I did somehow manage to get my two boards packed tightly and protectively into the board travel bag, which I wheeled into the airport at a quarter of eight. I knew Continental would charge me around a hundred bucks to take this oversized luggage; what i didn't realize is that once it exceeds 70 pounds they tack on another hundred. One of the ticketing agents helped me stack it on the scale and we watched as it spun out a very suspenseful, Vegas-like sequence of numbers: 72.1. 68.3, 70.8, 65.9, 73.4. I started to inch towards it, my big toe prepareed to nudge the bag ever so surreptitiously upward, when the scale finalyy settle upon an agreeable weight: 69.7. Whew. As they tagged my luggage and charged me, a second agent apologized for the fee, declaring it his personal mission to convince the airline to drop the profitable practice. He then took me aside and told me about a secret surf spot on the northwest pacific coast of CR that can only be found by sweet-talking local boatsmen. Pura vida. The boards were checked and I was on my way.

I'm here now in a small hotel in Liberia, late enough in the day and far enough from the coast to be disinteresting.
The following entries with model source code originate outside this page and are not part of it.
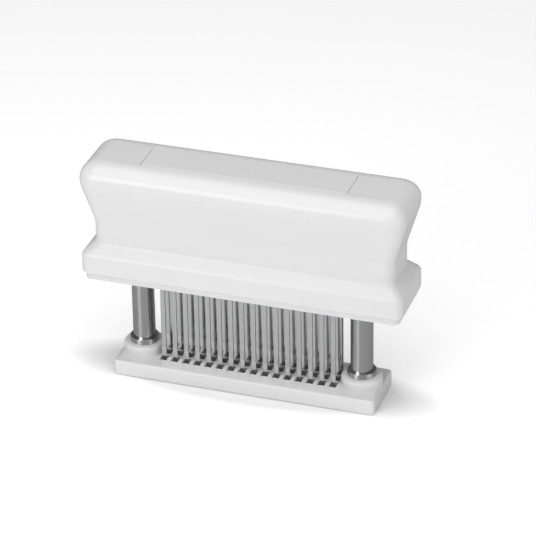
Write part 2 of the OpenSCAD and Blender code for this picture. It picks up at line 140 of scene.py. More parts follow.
def material(name, paint, **fixed):
    """A principled material. paint(start) gives what varies, and fixed holds the constant sockets."""
    made = bpy.data.materials.new(name)
    made.use_nodes = True
    shader = made.node_tree.nodes["Principled BSDF"]
    for socket, value in fixed.items():
        shader.inputs[socket.replace("_", " ").title().replace("Ior", "IOR")].default_value = value
    for socket, wire in paint(Wire(made.node_tree)).items():
        made.node_tree.links.new(wire.socket, shader.inputs[socket])
    return made


def noise(start, scale, detail=2.0, stretch=(1.0, 1.0, 1.0)):
    """Noise over the piece's own coordinates, drawn out along an axis by a stretch above 1."""
    place = start.node("ShaderNodeTexCoord", output="Object")
    squeeze = tuple(1 / s for s in stretch)
    place = start.node("ShaderNodeMapping", {"Vector": place, "Scale": squeeze})
    return start.node("ShaderNodeTexNoise", {"Vector": place, "Scale": scale, "Detail": detail})


def bumped(start, height, depth):
    """A bumped normal, from a height between 0 and 1 and the real depth of the relief."""
    return start.node("ShaderNodeBump", {"Height": height, "Strength": 1.0, "Distance": depth})


def moulded_white(start):
    """Glossy moulded ABS: faint clouding and the slight orange peel of a polished mould."""
    cloud = noise(start, 35.0, detail=3.0)
    peel = noise(start, 420.0)
    return {
        "Base Color": cloud.between((0.722, 0.713, 0.718, 1), (0.752, 0.743, 0.748, 1)),
        "Roughness": 0.16 + 0.08 * cloud,
        "Normal": bumped(start, peel, 0.012 * mm),
    }


white_plastic = material("white ABS", moulded_white, ior=1.5, specular_ior_level=0.38)


def rounded_outline(half_x, half_y, radius, steps=8):
    """Points anticlockwise round a rectangle with round corners, centred on the origin."""
    points = []
    for quarter, (side_x, side_y) in enumerate([(1, 1), (-1, 1), (-1, -1), (1, -1)]):
        for step in range(steps + 1):
            a = pi / 2 * (quarter + step / steps)
            x = side_x * (half_x - radius) + radius * cos(a)
            y = side_y * (half_y - radius) + radius * sin(a)
            points.append(Vector((x, y, 0)))
    return points


def circle(radius, centre=(0, 0), steps=64):
    """Points anticlockwise round a circle."""
    angles = [tau * i / steps for i in range(steps)]
    return [Vector((centre[0] + radius * cos(a), centre[1] + radius * sin(a), 0)) for a in angles]


def lifted(outline, z):
    """The outline at height z."""
    return [Vector((p.x, p.y, z)) for p in outline]


def arc(centre_r, centre_z, radius, start, end, steps=6):
    """Profile points (r, z) on a quarter round or other arc, in degrees."""
    angles = [radians(start + (end - start) * i / steps) for i in range(steps + 1)]
    return [(centre_r + radius * cos(a), centre_z + radius * sin(a)) for a in angles]


def turned(profile, centre=(0, 0), steps=64):
    """Rings of a turned shape, one for each profile point (r, z)."""
    return [lifted(circle(r, centre, steps), z) for r, z in profile]


def add_skin(bm, rings):
    """Quads between neighbouring rings that have the same number of points."""
    made = [[bm.verts.new(p) for p in ring] for ring in rings]
    for low, high in zip(made, made[1:]):
        for i in range(len(low)):
            j = (i + 1) % len(low)
            bm.faces.new((low[i], low[j], high[j], high[i]))


def add_flat(bm, outline, holes, z):
    """A flat face at height z with holes in it."""
    loops = [lifted(loop, z) for loop in [outline, *holes]]
    verts = [bm.verts.new(p) for loop in loops for p in loop]
    for corners in tessellate_polygon([[p / mm for p in loop] for loop in loops]):
        bm.faces.new([verts[i] for i in corners])


def plain(made):
    """Turns what an object's modifiers make into its own plain mesh."""
    graph = bpy.context.evaluated_depsgraph_get()
    mesh = bpy.data.meshes.new_from_object(
        made.evaluated_get(graph), preserve_all_data_layers=True, depsgraph=graph)
    made.modifiers.clear()
    made.data = mesh
    mesh.name = made.name
    return made


def new_object(name, bm, finish, crease=38, weld=0.0005 * mm):
    """A piece from a bmesh, smooth but for edges sharper than crease, flat faces kept flat."""
    bmesh.ops.remove_doubles(bm, verts=bm.verts, dist=weld)
    bmesh.ops.recalc_face_normals(bm, faces=bm.faces)
    for face in bm.faces:
        face.smooth = True
    for edge in bm.edges:
        edge.smooth = edge.calc_face_angle(0) < radians(crease)
    mesh = bpy.data.meshes.new(name)
    bm.to_mesh(mesh)
    bm.free()
    mesh.materials.append(finish)
    made = bpy.data.objects.new(name, mesh)
    bpy.context.scene.collection.objects.link(made)
    made.modifiers.new("flat faces stay flat", "WEIGHTED_NORMAL").keep_sharp = True
    return plain(made)


def set_input(modifier, label, value):
    """Sets a Geometry Nodes input by the identifier of the socket that has this label."""
    for item in modifier.node_group.interface.items_tree:
        if item.name == label and item.in_out == "INPUT":
            modifier[item.identifier] = value


def grown(name, tree, inputs):
    """A plain piece from a Geometry Nodes tree, its inputs set by label."""
    made = bpy.data.objects.new(name, bpy.data.meshes.new(name))
    bpy.context.scene.collection.objects.link(made)
    modifier = made.modifiers.new(tree.name, "NODES")
    modifier.node_group = tree
    for label, value in inputs.items():
        set_input(modifier, label, value)
    return plain(made)


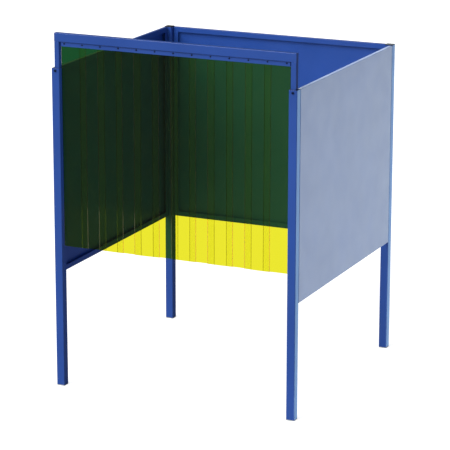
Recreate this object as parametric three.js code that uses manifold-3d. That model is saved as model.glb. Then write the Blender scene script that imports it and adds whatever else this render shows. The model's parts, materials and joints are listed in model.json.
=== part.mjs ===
// Welder's booth: four square posts on plastic feet, three folded sheet walls that leave
// the legs free, and a strip curtain across the open side. The curtain hangs from a portal
// frame whose uprights telescope in the open tops of the two front posts.
//
// Millimetres, +Z up. The origin is on the floor in the middle of the plan, the curtain
// side faces -Y and the right-hand wall is on +X.

import * as THREE from 'three';
import { mergeVertices } from 'three/addons/utils/BufferGeometryUtils.js';
import Module from 'manifold-3d';

const wasm = await Module();
wasm.setup();

// Booth
const BOOTH_SIZE = 1500;
const GAP = 0.3;

// Posts: square tube, standing on the plates of the feet
const POST_SIDE = 50;
const POST_WALL = 3;
const POST_CORNER = 5;
const POST_TOP = 1880;
const FOOT_PLATE = 5;
const PLUG_DEPTH = 25;
const CAP_PLATE = 3;

// Walls: sheet folded into trays, open side inwards
const WALL_BOTTOM = 675;
const WALL_THICKNESS = 22;
const WALL_SHEET = 2;
const WALL_LIP = 30;
const WALL_BOLT_INSET = 150;

// Curtain portal. Its uprights run a little inwards and back of the middle of the front posts.
const UPRIGHT_SIDE = 30;
const UPRIGHT_WALL = 2;
const UPRIGHT_CORNER = 3;
const UPRIGHT_SHIFT_IN = 2.5;
const UPRIGHT_SHIFT_BACK = 4;
const UPRIGHT_BOTTOM = 1480;
const RAIL_HEIGHT = 50;
const RAIL_WALL = 2;
const RAIL_TOP = 2080;
const COLLAR_LENGTH = 40;

// Strip curtain and the two bars that clamp it
const STRIP_COUNT = 12;
const STRIP_PITCH = 113;
const STRIP_WIDTH = 155;
const STRIP_THICKNESS = 2;
const STRIP_BOTTOM = 842;
const LAYER_GAP = 0.6;
const HINGE_DROP = 1.5;
const BAR_THICKNESS = 4;
const BAR_BOTTOM = 2004;
const CLAMP_BAR_HEIGHT = 24;
const CLAMP_SCREW_UP = 16;
const BAR_HALF_LENGTH = 699;

// Fasteners
const BOLT_RADIUS = 4;
const BOLT_HOLE_RADIUS = 4.4;
const BOLT_HEAD_ACROSS = 13;
const BOLT_HEAD_HEIGHT = 5.3;
const BOLT_TIP_BEYOND_POST = 2.5;
const SCREW_RADIUS = 2.4;
const SCREW_HOLE_RADIUS = 2.8;
const SCREW_HEAD_RADIUS = 5;
const SCREW_HEAD_HEIGHT = 2.8;
const SOCKET_ACROSS = 3;
const SOCKET_DEPTH = 1.6;
const LOCK_SCREW_BELOW_TOP = 14;
const ROUND_SEGMENTS = 12;

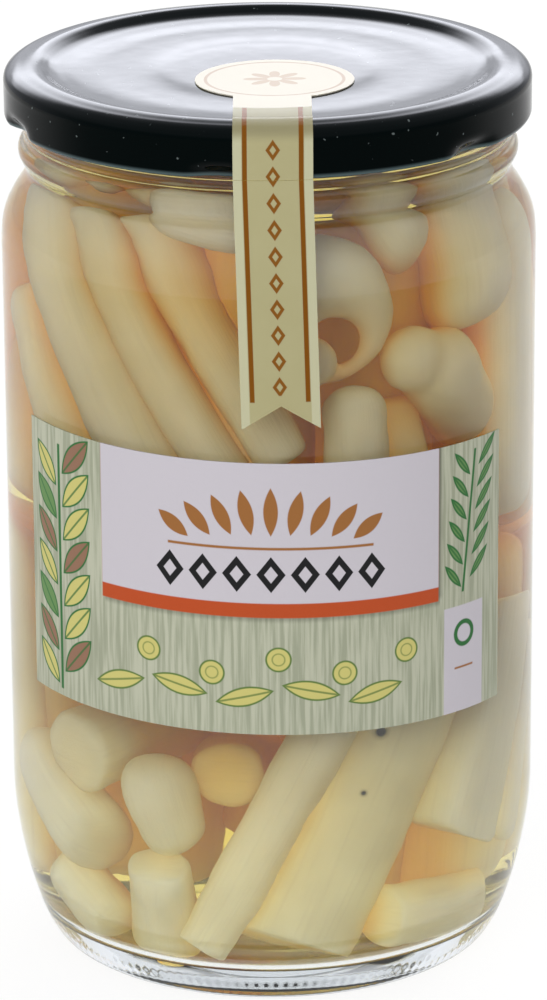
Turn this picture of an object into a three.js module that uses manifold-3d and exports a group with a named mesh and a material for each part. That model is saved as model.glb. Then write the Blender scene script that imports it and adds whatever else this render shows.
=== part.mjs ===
// A sealed glass jar of peeled salsify root sticks in brine.
// Millimetres, +Z up, the origin at the middle of the jar's foot, the label facing -Y.
import * as THREE from 'three';
import { mergeVertices } from 'three/addons/utils/BufferGeometryUtils.js';
import Module from 'manifold-3d';

const wasm = await Module();
wasm.setup();
const { Manifold, Mesh: SolidMesh } = wasm;

// Driving dimensions.
const BODY_R = 43.25;            // outside radius of the glass
const WALL = 2.35;               // glass thickness in the body
const RIM_Z = 146.5;             // sealing rim of the jar
const LID_R = 42.4;              // outside radius of the lid's skirt
const LID_BOTTOM = 140.0;        // lower edge of the lid
const LID_TOP = 148.45;          // crest of the lid's raised ring
const TIN = 0.5;                 // thickness of the lid's sheet
const LUGS = 6;                  // lugs on the lid, and thread ramps on the neck
const LUG_ANGLE = -10.5;         // degrees from the label's middle to the first lug
const FILL_Z = 141.0;            // level of the brine
const SKIN_GAP = 0.1;            // between the glass or lid and the paper on it
const PAPER = 0.2;               // thickness of the label and the seal
const TOUCH = 0.3;               // gap left where two pieces meet
const AROUND = 40;               // sides of the turned pieces
const STICK_SIDES = 7;
const BRINE_GAP = 0.15;          // left between the brine and what it wets
const CONTACT = 1.2;             // width of the dry spot where two sticks touch

const radians = THREE.MathUtils.degToRad;

// A point at an angle round the jar (0 faces -Y, 90 faces +X), a height and a radius.
function onJar(angle, z, radius) {
  const a = radians(angle);
  return new THREE.Vector3(radius * Math.sin(a), -radius * Math.cos(a), z);
}

// ---- from geometries to solids and back ----

function toSolid(geometry) {
  const bare = new THREE.BufferGeometry();
  bare.setAttribute('position', geometry.getAttribute('position'));
  bare.setIndex(geometry.getIndex());
  const welded = mergeVertices(bare, 1e-4);
  const index = welded.getIndex().array;
  const faces = [];
  for (let i = 0; i < index.length; i += 3) {
    const [a, b, c] = [index[i], index[i + 1], index[i + 2]];
    if (a !== b && b !== c && c !== a) faces.push(a, b, c);
  }
  return new Manifold(new SolidMesh({
    numProp: 3,
    vertProperties: new Float32Array(welded.getAttribute('position').array),
    triVerts: new Uint32Array(faces),
  }));
}

function fromSolid(solid) {
  const mesh = solid.getMesh();
  const geometry = new THREE.BufferGeometry();
  geometry.setAttribute('position', new THREE.BufferAttribute(mesh.vertProperties, 3));
  geometry.setIndex(new THREE.BufferAttribute(mesh.triVerts, 1));
  geometry.computeVertexNormals();
  return geometry;
}

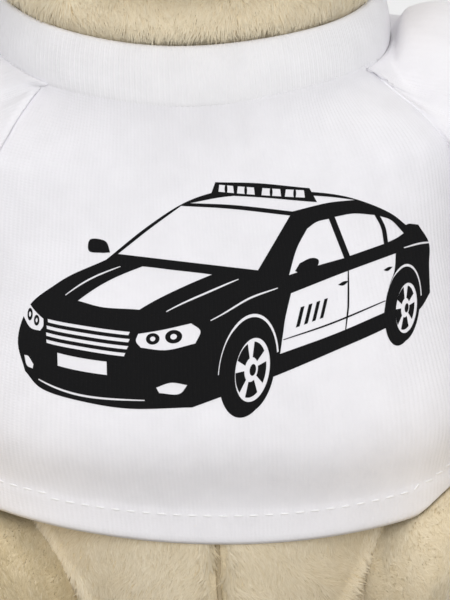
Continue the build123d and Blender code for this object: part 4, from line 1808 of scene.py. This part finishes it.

The lovely hostess, Marianna, was kind enough to offer me a beer, though, and my new friend Elwin, proudly born and bred in this town I just unsancrimoniously scoffed, has offered to return early in the morning to help me catch my next flight.

I've already encountered an interesting fellow tourist who is here for vastly different reasons, having only decided to come to latin america on saturday, and still managing to beat me to it by six hours. however, I haven't yet decided whether his story is uplifting or depressing, so for now I'll just say I'm excited and feeling very fortunate to be here, so close to the jungle, one with the lizards and insects.